Why Data Quality Is a Top Business Priority
Recently, when my company went through the process of migrating from an on-premises ERP to a cloud-based system, we encountered significant challenges in preparing master data to move from one system to another without losing any important details. Then, after deploying the new system, we had to find a way to combine data from the old system with equivalent data in the new system in a way that allowed business users to analyze the data as if it were all contained in one continuous system.
Even though the basic information was the same, differences in the way information was stored and represented in the database made it difficult to organize and make it available in a consistent and reliable way. You will find out very quickly when production numbers, shipment quantities, and sales figures do not match from one system to another or differ in some way from what is expected. Sometimes those differences come down to a tiny detail in the attributes of one record in the database.
In today’s data-driven business environment, the importance of maintaining high-quality data cannot be overstated. Poor data quality can have far-reaching consequences, from incorrect decision-making to lost productivity and revenue. Here are just a few reasons why data quality should be a top priority for any business:
- Impact on decision-making: In my company, for example, it is important to have accurate sales data to know which products need to be manufactured and when they need to be ready. Any errors in this calculation could result in filling up valuable warehouse space with unsold product.
- Improved efficiency and productivity: We rely on accurate production and quality control data to set our target machine run rates and reliable production schedules.
- Better customer experience: Our customer service representatives take calls from customers looking for information about their order status. It’s critical that those employees have easy and quick access to reliable data to get the customers the information they need.
How to Improve Data Quality
Improving data quality is a continuous process that requires ongoing effort and investment. Just as with any initiative, you have to start somewhere, and you can make incremental progress toward an end goal. I am starting to put together a plan for my company to achieve a high level of data quality. Here are some of the areas, in no particular order, on which I am focusing:
Define data quality standards: This includes defining data accuracy, completeness, consistency, and timeliness. By establishing clear standards, businesses can ensure that everyone is working toward the same goals.

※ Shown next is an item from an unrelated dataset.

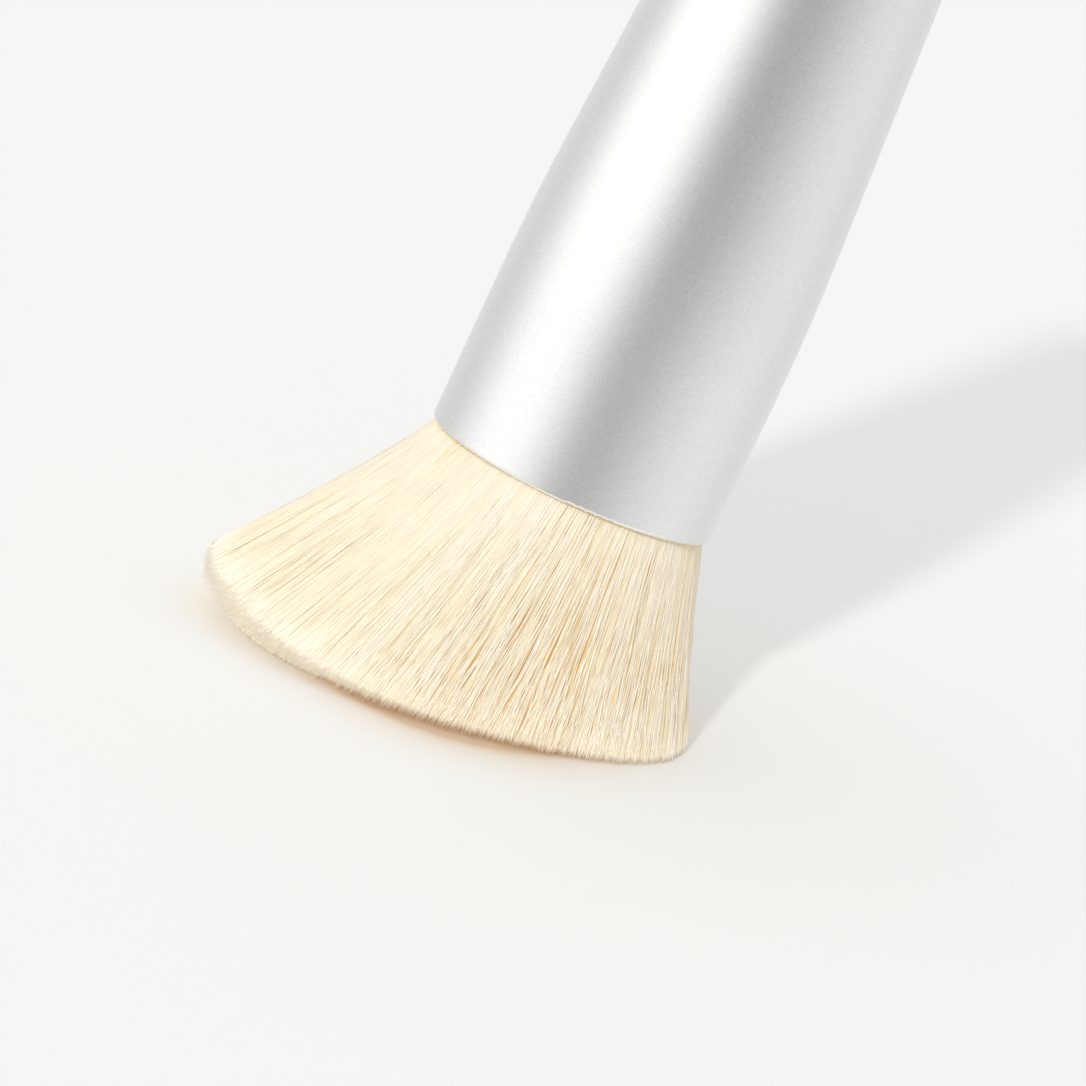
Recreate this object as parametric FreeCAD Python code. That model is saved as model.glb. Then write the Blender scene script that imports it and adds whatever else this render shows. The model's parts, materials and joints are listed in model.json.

Conduct regular data audits: Establish a regular schedule for data audits and assign a team to perform them. To identify any issues that need to be addressed, audits should include a review of data for accuracy, completeness, consistency, and timeliness.
Implement data validation rules: This can include rules that check for data accuracy, formatting, and completeness. For example, a rule might require that all email addresses entered into a database have the correct format.

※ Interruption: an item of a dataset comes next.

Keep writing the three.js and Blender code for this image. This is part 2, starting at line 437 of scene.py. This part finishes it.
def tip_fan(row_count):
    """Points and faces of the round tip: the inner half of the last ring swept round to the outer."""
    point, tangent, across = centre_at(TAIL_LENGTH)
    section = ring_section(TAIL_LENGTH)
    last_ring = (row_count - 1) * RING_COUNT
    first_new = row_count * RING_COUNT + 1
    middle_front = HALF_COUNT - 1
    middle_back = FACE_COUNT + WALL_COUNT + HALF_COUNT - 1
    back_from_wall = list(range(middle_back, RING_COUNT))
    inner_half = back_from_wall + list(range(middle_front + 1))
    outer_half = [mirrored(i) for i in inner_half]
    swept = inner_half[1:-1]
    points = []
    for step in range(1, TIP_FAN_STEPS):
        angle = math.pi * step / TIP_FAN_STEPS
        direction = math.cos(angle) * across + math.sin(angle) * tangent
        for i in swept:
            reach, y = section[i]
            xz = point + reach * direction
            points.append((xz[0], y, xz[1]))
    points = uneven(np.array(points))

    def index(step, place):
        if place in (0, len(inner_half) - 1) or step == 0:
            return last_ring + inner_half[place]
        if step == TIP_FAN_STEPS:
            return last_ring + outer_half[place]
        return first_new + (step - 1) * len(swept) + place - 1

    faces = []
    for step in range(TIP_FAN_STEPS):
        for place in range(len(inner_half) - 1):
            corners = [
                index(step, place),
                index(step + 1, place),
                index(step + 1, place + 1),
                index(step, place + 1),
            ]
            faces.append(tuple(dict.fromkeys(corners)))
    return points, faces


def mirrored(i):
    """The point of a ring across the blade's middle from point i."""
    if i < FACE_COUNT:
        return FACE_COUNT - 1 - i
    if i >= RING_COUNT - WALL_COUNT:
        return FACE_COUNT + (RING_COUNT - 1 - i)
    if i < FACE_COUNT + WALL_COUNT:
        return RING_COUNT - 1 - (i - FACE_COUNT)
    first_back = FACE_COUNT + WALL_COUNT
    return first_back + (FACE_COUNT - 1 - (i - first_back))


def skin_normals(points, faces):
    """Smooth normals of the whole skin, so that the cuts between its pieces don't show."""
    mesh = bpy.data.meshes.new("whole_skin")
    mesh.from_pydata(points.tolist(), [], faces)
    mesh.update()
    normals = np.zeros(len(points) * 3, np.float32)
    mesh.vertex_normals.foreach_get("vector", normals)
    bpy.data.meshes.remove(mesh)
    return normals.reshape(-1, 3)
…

Invest in data management tools: These kinds of tools help businesses automate data quality processes and reduce the risk of errors. This can include tools for data cleaning, data integration, and data governance.
Creating a Culture of Data Quality
Improving data quality is impossible without the help of technology tools and smart practices. However, in my experience, and this is where leadership comes in, it’s essential that the people you work with are invested in, motivated towards, and knowledgeable about the process and goals of data quality, too. Here are three ways to set the stage for a data quality culture at your organization:
Educate employees on the importance of data quality: This can include training sessions, workshops, and regular communications about data quality issues. Our recent ERP migration has been a good opportunity to educate users in different departments on data quality topics.

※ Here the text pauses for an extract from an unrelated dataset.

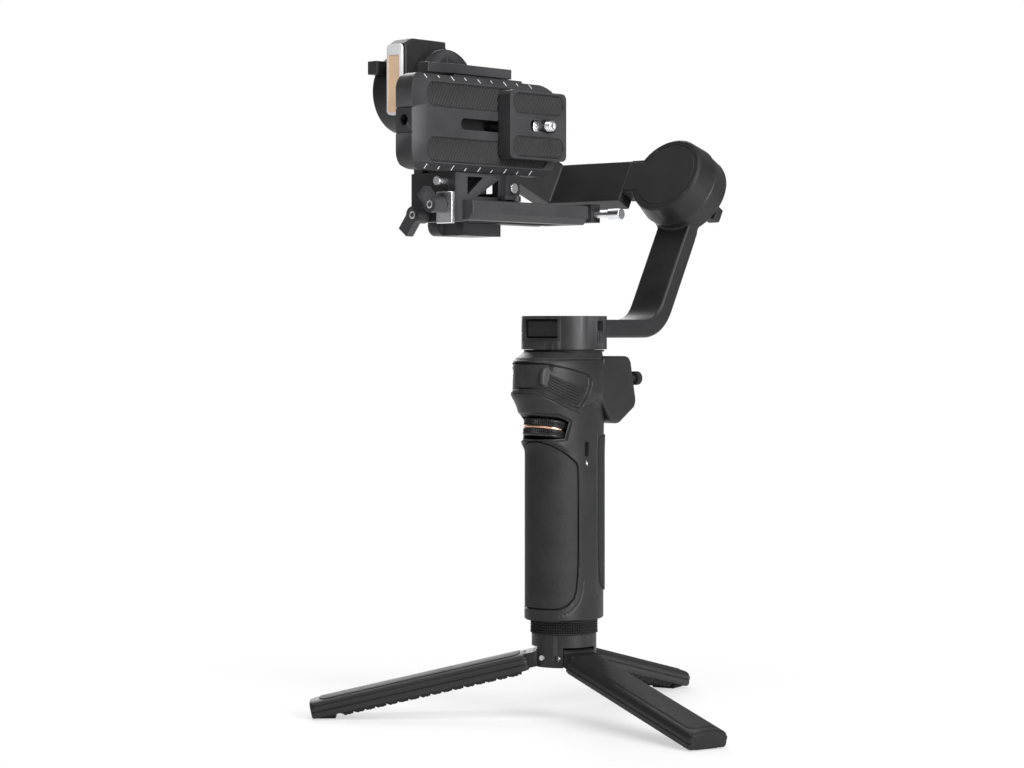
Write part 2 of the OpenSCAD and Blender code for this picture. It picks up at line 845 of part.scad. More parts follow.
module roll_arm() {
    side_t = 11;
    color([0.12, 0.12, 0.125]) roll_frame() difference() {
        union() {
            span([-side_wall - side_t, beam_y0, -beam_h / 2 - lip],
                 [beam_seam - 0.3, beam_y1, beam_h / 2]);
            hull() {
                span([-side_wall - side_t, beam_y0 - 1, -beam_h / 2 - lip],
                     [-side_wall, beam_y1, beam_h / 2]);
                span([-tilt_seam - 17, tilt_r + 2, -17], [-tilt_seam - 0.4, tilt_r + 4, 17]);
            }
            rod_x(-tilt_end, -tilt_seam, 0, 0, tilt_r);
            span([-tilt_seam - 17, 10, -17], [-tilt_seam - 0.4, tilt_r + 3, 17]);
            rotate([roll_lean, 0, 0]) span([-tilt_seam - 17, -light_back + 0.1, tilt_r - 6],
                                           [-tilt_seam - 0.4, 8, tilt_r + 5.6]);
        }
        // socket for the sliding tongue
        span([tongue_x - 17, tongue_y0 - slip, -tongue_half - slip],
             [0, tongue_y1 + slip, tongue_half + slip]);
        // bowl for the tilt motor
        rod_x(-tilt_end + 3, 0, 0, 0, tilt_r - 2.6);
        // clear of the roll motor's edge
        rod_y(roll_face - 20, roll_back, 0, 0, roll_r + 0.6);
    }
}

module tilt_stator() {
    color([0.45, 0.28, 0.15]) difference() {
        union() {
            rod_x(-tilt_end + 3.05, -tilt_seam - 1, 0, axis_z, tilt_r - 8);
            rod_x(-tilt_end + 3.05, -tilt_end + 6, 0, axis_z, tilt_r - 2.7);
        }
        rod_x(-tilt_end, 0, 0, axis_z, bearing_r);
    }
}

module tilt_bearings() {
    color([0.7, 0.7, 0.7]) for (x = [-tilt_end + 5, -tilt_seam - 5.2])
        tube_x(x, x + 4, 0, axis_z, bearing_r, shaft_r + shaft_fit);
}

light_x = -tilt_seam - 6.9;
light_w = 12.3;
light_h = 42;
light_z = axis_z + 5.5;
light_y0 = -tilt_r - 5.6;
light_back = 10;

module light_frame() {
    color([0.85, 0.85, 0.85]) difference() {
        translate([light_x, 0, light_z]) xz_plate(light_y0, -light_back)
            round_rect(light_w, light_h, 3);
        translate([light_x, 0, light_z]) xz_plate(light_y0 - 1, light_y0 + 1.4)
            round_rect(light_w - 2.4, light_h - 2.4, 2);
        rod_x(-tilt_end - 5, 0, 0, axis_z, tilt_r + 0.05);
    }
}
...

Encourage collaboration between departments: This can include cross-functional teams that work together to identify and correct data quality issues. This has been critical for my company — IT collaborates with production, planning, sales, and executive management to ensure data quality.
Reward data quality achievements: This can include incentives for teams that achieve data quality goals or recognition for individual employees who demonstrate a commitment to data quality.
If data is “the new oil,” then companies that can refine that product — turning data into usable information — will be better positioned to succeed in the information age. Data quality is a critical business priority that can impact decision-making, efficiency, productivity, and customer experience. Improving data quality is a continuous process that requires ongoing effort and investment, but a crucial first step towards improving data quality is creating a culture that prioritizes it, involving employees from different departments to work towards this common goal. Over time, you will improve the accuracy, completeness, consistency, and timeliness of your data, leading to better business outcomes and increased competitiveness in the marketplace.